Swapnil · September 18, 2020, 4:36am

It finally worked. Thank you so much sir!

I have just one more query:-
Is it better to feed more feature bands (more in number) into the RF algorithm to let it decide better
OR
to visually identify the bands (mean, dissimilarity, homogeneity, etc) which best discerns water from non-water and use only them for feature band input to the RF algorithm.
Or it depends on the vectors ( Water and non- water samples) more than it does on number of input feature bands.
Thank you in advance!

ABraun · September 18, 2020, 4:48am

the RF can deal with redundant input bands, but then needs more iterations so would leave all features in, but increase the number of trees to 100 or even 250.
This, with sufficiently large training areas, should bring the best results.

Swapnil · September 18, 2020, 5:36am

Increasing number of trees, does that mean increasing the number of samples (polygons) in each vector (water and non-water).

Can you please tell what is a tree in context to an image.

Does tree simply mean number of iteration before the pixel is assigned to a vector? (Vector is a user defined class, am i correct?)

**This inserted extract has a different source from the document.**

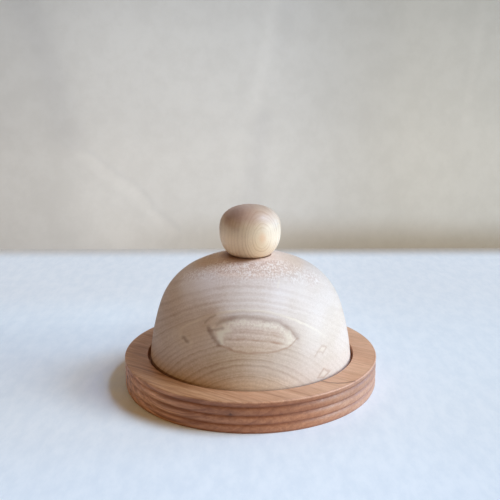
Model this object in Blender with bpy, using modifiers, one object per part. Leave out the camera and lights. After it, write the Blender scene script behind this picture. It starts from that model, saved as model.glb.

ABraun · September 18, 2020, 7:02am

A random forest is a classifier which repeatedly calculates decision trees (CARTs) based on the training data.
Each tree is trained a different subset of training pixels and constructed using with a random subset of input rasters. This randomization successively identifies the features (input rasters) which are most important for

If your training areas are too small, each tree is trained on the same pixels (5000 at minimum).
If the number of trees is too small, some rasters might have been used only once for constructing a tree, even if it might have been very useful. So, 10 is a quite small number and I recommend 100 if you have a number of rasters (which I assume is the case when you are using image textures)
If the number of features (input rasters) is too small, each tree is calculated on the same rasters, thus making the randomization useless.

This is why you can specify these variables in the classifier:

grafik

Swapnil · September 18, 2020, 9:16am

Thank you for your detailed explanation. Cleared up a lot of basic RF concepts!